Another problem with this f-ed up family of Isaac, Rebecca, Jacob, and Esau is that they are slobs. Through deception, greed, and hastiness, the characters trick each other, manipulate one another, carelessly give up their power, ignore their instincts and dispense their precious blessings. Why are they so careless with what they have? Why are they so sloppy with what matters? Why are they so quick to treat each other as opportunities, instead of as blood?
And so, in this family where opportunism prevails, blessings are finite. I take blessings as a metaphor for patience, love, and trust. The consequence of sloppiness is that there is only so much then left to go around. When you are careless with the blessings you start out with, they run out quickly. And suddenly you find yourself, a grown and hairy man who smells of goat, crumpled over and crying into your fur-slathered hands, because your daddy won’t hug you and tell you everything will be alright.

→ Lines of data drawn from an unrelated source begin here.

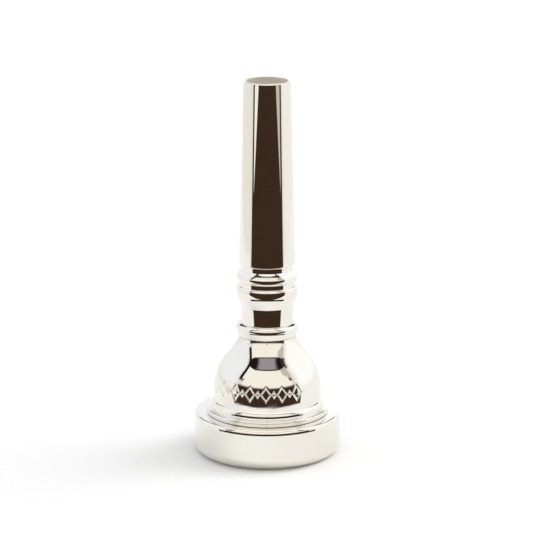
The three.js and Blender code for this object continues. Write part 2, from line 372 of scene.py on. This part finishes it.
class Sheet:
    """A node tree with short ways to add and join its nodes."""

    def __init__(self, tree: bpy.types.NodeTree) -> None:
        """Starts from an empty tree."""
        self.tree = tree
        tree.nodes.clear()

    def add(self, kind: str, **inputs: object) -> bpy.types.Node:
        """Adds a node and sets or links its named inputs.

        Args:
            kind: The node's type name.
            **inputs: Input names, with _ for a space, and a value or a socket for each.

        Returns:
            The new node.
        """
        node = self.tree.nodes.new(kind)
        for name, value in inputs.items():
            self.put(node.inputs[name.replace("_", " ")], value)
        return node

    def put(self, target: Socket, value: object) -> None:
        """Links a socket to the target, or sets its value.

        Args:
            target: The input to fill.
            value: A socket to link from, or a plain value.
        """
        if isinstance(value, bpy.types.NodeSocket):
            self.tree.links.new(value, target)
        else:
            target.default_value = value

    def math(self, operation: str, *values: object) -> Socket:
        """Adds a math node.

        Args:
            operation: Its operation.
            *values: A value or a socket for each input.

        Returns:
            Its result.
        """
        node = self.tree.nodes.new("ShaderNodeMath")
        node.operation = operation
        for target, value in zip(node.inputs, values):
            self.put(target, value)
        return node.outputs[0]

    def ramp(self, value: Socket, low: float, high: float, start: float = 0.0, end: float = 1.0) -> Socket:
        """A smooth step between two levels.

        Args:
            value: The value that it follows.
            low: The value where the step starts.
            high: The value where the step ends.
            start: The level below the step.
            end: The level above the step.

        Returns:
            The level at the value.
        """
        levels = {"From_Min": low, "From_Max": high, "To_Min": start, "To_Max": end}
        node = self.add("ShaderNodeMapRange", Value=value, **levels)
        node.interpolation_type = "SMOOTHSTEP"
        return node.outputs[0]

    def window(self, value: Socket, low: float, high: float, soft: float) -> Socket:
        """1 between two edges and 0 outside them.

        Args:
            value: The value that it follows.
            low: The lower edge.
            high: The upper edge.
            soft: How far each edge fades to either side.

        Returns:
            The level at the value.
        """
        rise = self.ramp(value, low - soft, low + soft)
        fall = self.ramp(value, high - soft, high + soft, 1.0, 0.0)
        return self.math("MULTIPLY", rise, fall)

    def blend(self, factor: object, first: object, second: object) -> Socket:
        """A mix of two colours.

        Args:
            factor: 0 for the first colour and 1 for the second, or a socket.
            first: A colour or a socket.
            second: A colour or a socket.

        Returns:
            The mixed colour.
        """
        node = self.tree.nodes.new("ShaderNodeMix")
        node.data_type = "RGBA"
        self.put(node.inputs["Factor"], factor)
        self.put(node.inputs[6], first)
        self.put(node.inputs[7], second)
        return node.outputs[2]

    def grain(self, vector: Socket, scale: float, detail: float = 2.0) -> Socket:
        """The level of a noise."""
        return self.add("ShaderNodeTexNoise", Vector=vector, Scale=scale, Detail=detail).outputs[0]

    def bump(self, height: Socket, strength: float, depth: float, normal: Socket | None = None) -> Socket:
        """A surface direction tilted by a height.

        Args:
            height: The height that tilts it.
            strength: Share of the tilt that is kept.
            depth: Distance in metres that a height of 1 stands for.
            normal: A direction to start from, if not the surface's own.

        Returns:
            The tilted direction.
        """
        node = self.add("ShaderNodeBump", Strength=strength, Distance=depth, Height=height)
        if normal is not None:
            self.put(node.inputs["Normal"], normal)
        return node.outputs[0]

    def finish(self, kind: str, shader: Socket) -> None:
        """Ends the tree with its output."""
        output = self.add(kind)
        self.put(output.inputs["Surface"], shader)


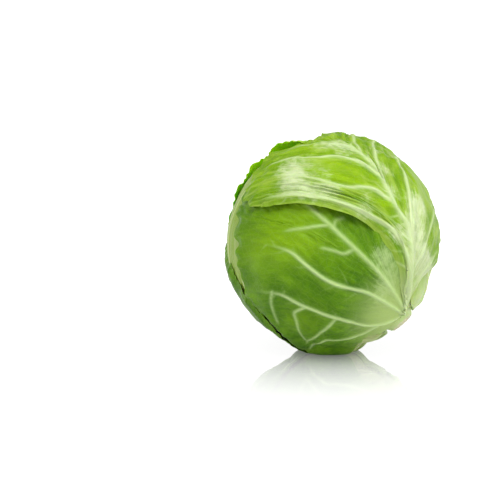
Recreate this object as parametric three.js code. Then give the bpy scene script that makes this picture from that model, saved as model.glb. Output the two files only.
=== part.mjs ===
// A head of white cabbage, lying tipped over as it does on a table.
//
// The head is modelled upright on its stem, crown up, and then tipped over. A direction on it is given
// by its polar angle from the stem and its azimuth round the stem. The wrapper leaves are drawn flat,
// in millimetres, with the tip up and the base down, and wrapped on the head round their own middle.
// Each one lies on the leaves below it, so it is lifted by what they measure where they are.

import * as THREE from "three";
import { mergeVertices } from "three/addons/utils/BufferGeometryUtils.js";

const DEG = Math.PI / 180;

// The dense inner head.
const HEART_RADIUS = 75.3;
const HEART_SEGMENTS = 30;
const HEART_RINGS = 18;
const HEART_INSET = 0.4; // how far it stays inside the form that the wrapper leaves follow
const BASE_HOLLOW = 0.15; // share of the radius by which the head is flatter at the stem
const BASE_HOLLOW_ANGLE = 27; // degrees from the stem over which that fades

// The leaf blades.
const WRAP_RADIUS = 80; // radius at which a flat leaf keeps its lengths
const BLADE = 1.0; // thickness of a blade
const GAP = 1.25; // air between a leaf and the one below
const PETIOLE = 2.2; // extra thickness at the leaf's base
const PETIOLE_LENGTH = 24;
const MIDRIB_HEIGHT = 2.6;
const MIDRIB_WIDTH = 4.5;
const RIB_HEIGHT = 1.3;
const RIB_WIDTH = 2.6;
const RIB_SIDE = 0.09; // place of the rows beside a rib, as a share of the step to the next rib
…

When you see others as a means to an end, the consequence is that all the good things in life become hourglasses. You’ve stopped caring about relationships, and focus only on the immediate, on your own needs. This propels you into a world where there are only so many mistakes you can make before it all runs out, and you’re alone, high & dry.
How could these ideas be applied to the current situation with Israel & Palestine?
Challenging the idea that what we perceive as finite actually is – and that, instead, there might be something lurking on the other side of the two-way mirror?
Wondering about the relationship between carelessness and the finite?
Reconsidering the importance of the rules of roles in our relationships with one another, and the consequences of shirking these roles?
Wondering how much must we look to each other to understand how to act?
What do we think about the very deep need of the soul to find a home?